## Set exercise:
The required output is a word-for-word copy of the lines from the line bearing "771 of scene.py. More parts follow." through the line bearing "foot_height: float = 2.2", inclusive, and no other lines.

start Records for processing

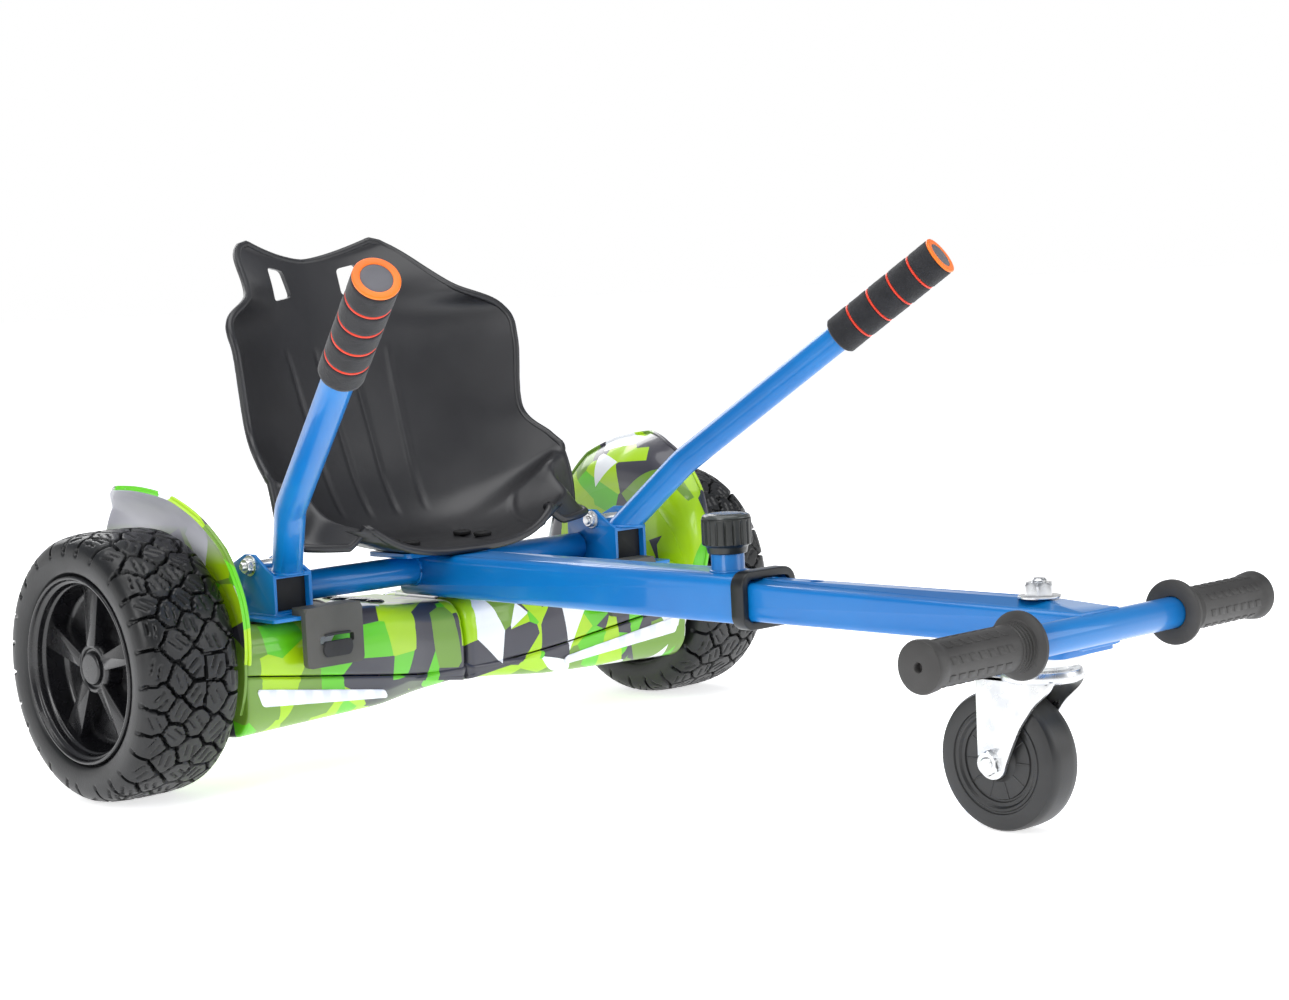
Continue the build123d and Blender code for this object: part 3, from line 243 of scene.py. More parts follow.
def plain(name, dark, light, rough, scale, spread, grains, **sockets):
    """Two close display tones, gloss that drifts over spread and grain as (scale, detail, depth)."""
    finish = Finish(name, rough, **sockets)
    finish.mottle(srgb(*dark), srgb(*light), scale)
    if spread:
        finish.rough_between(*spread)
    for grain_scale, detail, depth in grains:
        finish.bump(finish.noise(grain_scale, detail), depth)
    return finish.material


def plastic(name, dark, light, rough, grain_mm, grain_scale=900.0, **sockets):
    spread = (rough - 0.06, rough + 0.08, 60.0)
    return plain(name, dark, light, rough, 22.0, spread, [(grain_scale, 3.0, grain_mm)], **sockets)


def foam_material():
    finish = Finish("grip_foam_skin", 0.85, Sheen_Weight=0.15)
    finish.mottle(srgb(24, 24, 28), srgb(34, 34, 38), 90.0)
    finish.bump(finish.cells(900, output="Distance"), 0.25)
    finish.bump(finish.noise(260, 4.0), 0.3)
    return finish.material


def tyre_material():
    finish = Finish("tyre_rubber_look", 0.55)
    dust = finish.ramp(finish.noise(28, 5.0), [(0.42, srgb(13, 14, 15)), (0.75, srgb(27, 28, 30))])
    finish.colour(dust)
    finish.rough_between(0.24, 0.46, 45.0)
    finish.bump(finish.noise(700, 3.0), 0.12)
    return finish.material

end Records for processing
start Records for processing

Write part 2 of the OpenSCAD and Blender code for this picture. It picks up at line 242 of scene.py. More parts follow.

end Records for processing
start Records for processing

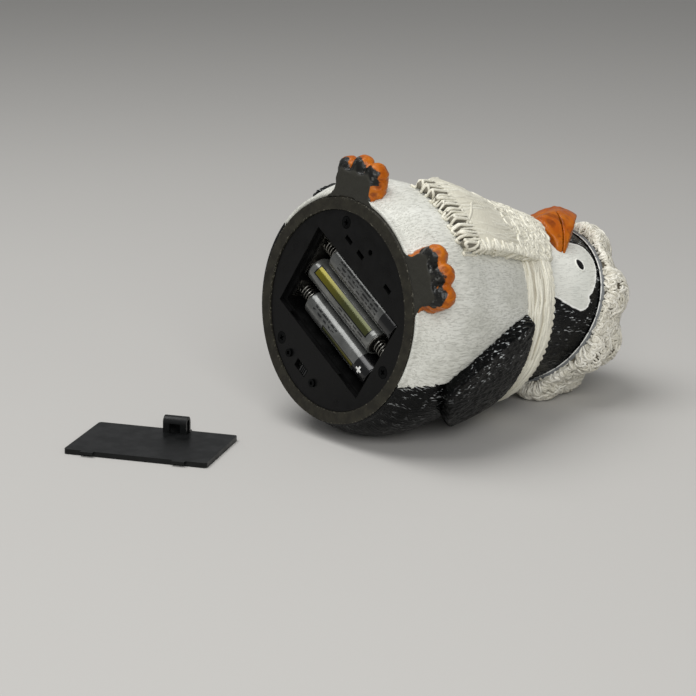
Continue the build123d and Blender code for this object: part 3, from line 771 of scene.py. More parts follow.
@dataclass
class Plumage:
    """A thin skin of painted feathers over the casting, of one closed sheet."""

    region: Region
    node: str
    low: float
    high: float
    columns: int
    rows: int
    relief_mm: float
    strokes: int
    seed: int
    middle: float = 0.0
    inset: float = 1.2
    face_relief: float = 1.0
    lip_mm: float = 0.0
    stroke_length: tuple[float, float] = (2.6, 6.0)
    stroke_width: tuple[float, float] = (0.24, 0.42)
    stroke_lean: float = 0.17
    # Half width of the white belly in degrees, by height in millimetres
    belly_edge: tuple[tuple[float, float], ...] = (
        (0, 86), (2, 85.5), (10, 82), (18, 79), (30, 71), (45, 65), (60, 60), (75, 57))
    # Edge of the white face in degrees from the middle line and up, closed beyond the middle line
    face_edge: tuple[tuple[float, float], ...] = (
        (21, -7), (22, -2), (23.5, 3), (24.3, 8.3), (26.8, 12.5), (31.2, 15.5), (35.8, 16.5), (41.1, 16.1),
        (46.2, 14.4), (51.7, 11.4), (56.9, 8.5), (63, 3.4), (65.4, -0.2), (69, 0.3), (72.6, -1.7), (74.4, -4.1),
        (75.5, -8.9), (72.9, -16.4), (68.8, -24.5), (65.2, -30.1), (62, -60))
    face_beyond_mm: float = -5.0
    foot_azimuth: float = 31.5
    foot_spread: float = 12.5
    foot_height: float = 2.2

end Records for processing

## Task response:
Continue the build123d and Blender code for this object: part 3, from line 771 of scene.py. More parts follow.
@dataclass
class Plumage:
    """A thin skin of painted feathers over the casting, of one closed sheet."""

    region: Region
    node: str
    low: float
    high: float
    columns: int
    rows: int
    relief_mm: float
    strokes: int
    seed: int
    middle: float = 0.0
    inset: float = 1.2
    face_relief: float = 1.0
    lip_mm: float = 0.0
    stroke_length: tuple[float, float] = (2.6, 6.0)
    stroke_width: tuple[float, float] = (0.24, 0.42)
    stroke_lean: float = 0.17
    # Half width of the white belly in degrees, by height in millimetres
    belly_edge: tuple[tuple[float, float], ...] = (
        (0, 86), (2, 85.5), (10, 82), (18, 79), (30, 71), (45, 65), (60, 60), (75, 57))
    # Edge of the white face in degrees from the middle line and up, closed beyond the middle line
    face_edge: tuple[tuple[float, float], ...] = (
        (21, -7), (22, -2), (23.5, 3), (24.3, 8.3), (26.8, 12.5), (31.2, 15.5), (35.8, 16.5), (41.1, 16.1),
        (46.2, 14.4), (51.7, 11.4), (56.9, 8.5), (63, 3.4), (65.4, -0.2), (69, 0.3), (72.6, -1.7), (74.4, -4.1),
        (75.5, -8.9), (72.9, -16.4), (68.8, -24.5), (65.2, -30.1), (62, -60))
    face_beyond_mm: float = -5.0
    foot_azimuth: float = 31.5
    foot_spread: float = 12.5
    foot_height: float = 2.2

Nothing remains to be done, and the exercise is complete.